线性回归¶
Note
我们以线性回归为例,来展示使用pytorch训练模型的基本步骤:
载入数据
定义模型、损失函数和优化器
训练
载入数据¶
from sklearn.datasets import load_boston
# 载入boston房价数据集
X, y = load_boston(return_X_y=True)
X.shape, y.shape
((506, 13), (506,))
from sklearn.preprocessing import StandardScaler
import numpy as np
# 数据标准化: z = (x - u) / s
# 为什么要标准化在《机器学习手册》中有详解,简而言之就是为了保持各个特征之间量纲一致,避免z字形梯度下降
X_scaled = StandardScaler().fit_transform(X)
import torch
from torch.utils import data
# ndarray转化成tensor
# 需使用float()将dtype转化为torch.float32
# target size should be: (n_samples, 1)
features = torch.from_numpy(X_scaled).float()
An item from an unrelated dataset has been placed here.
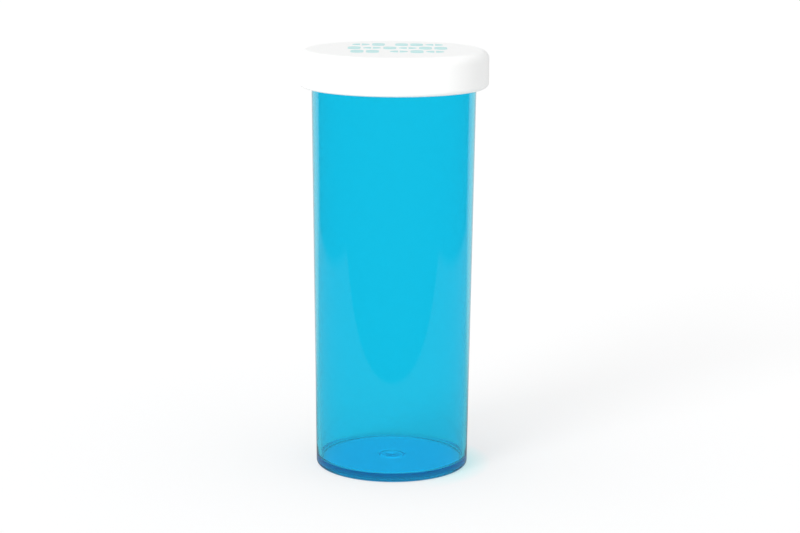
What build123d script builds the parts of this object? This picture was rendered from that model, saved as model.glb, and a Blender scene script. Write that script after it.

labels = torch.from_numpy(y).float().reshape(-1, 1)
#@save
def load_array(tensors, batch_size, is_train=True):
"""使用tensors创建data iter"""
dataset = data.TensorDataset(*tensors)
return data.DataLoader(dataset, batch_size, shuffle=is_train)
batch_size = 16
data_iter = load_array((features, labels), batch_size)
Tip
那些会复用的函数或类的开头会打上#@save标记,它们会保存在d2l.py中,这样其他地方若需要使用只需:import d2l
定义三要素¶
from torch import nn
# 定义模型
model = nn.Sequential(nn.Linear(features.shape[1], 1))
# 定义损失函数
loss_fn = nn.MSELoss()
# 定义优化器,需指定要学习的参数和学习率
optimizer = torch.optim.SGD(model.parameters(), lr=0.03)
训练¶
num_epochs = 5
for epoch in range(num_epochs):
# 循环获取数据
for X, y in data_iter:
# Compute prediction error
y_hat = model(X)
loss = loss_fn(y_hat, y)
# Backpropagation
# 1.梯度清0
optimizer.zero_grad()
# 2.自动求导
loss.backward()
# 3.更新参数
optimizer.step()
print(f'epoch {epoch + 1}, loss {loss_fn(model(features), labels):.4f}')
epoch 1, loss 33.7665
epoch 2, loss 26.7241
epoch 3, loss 23.9003
epoch 4, loss 22.6301
epoch 5, loss 23.1965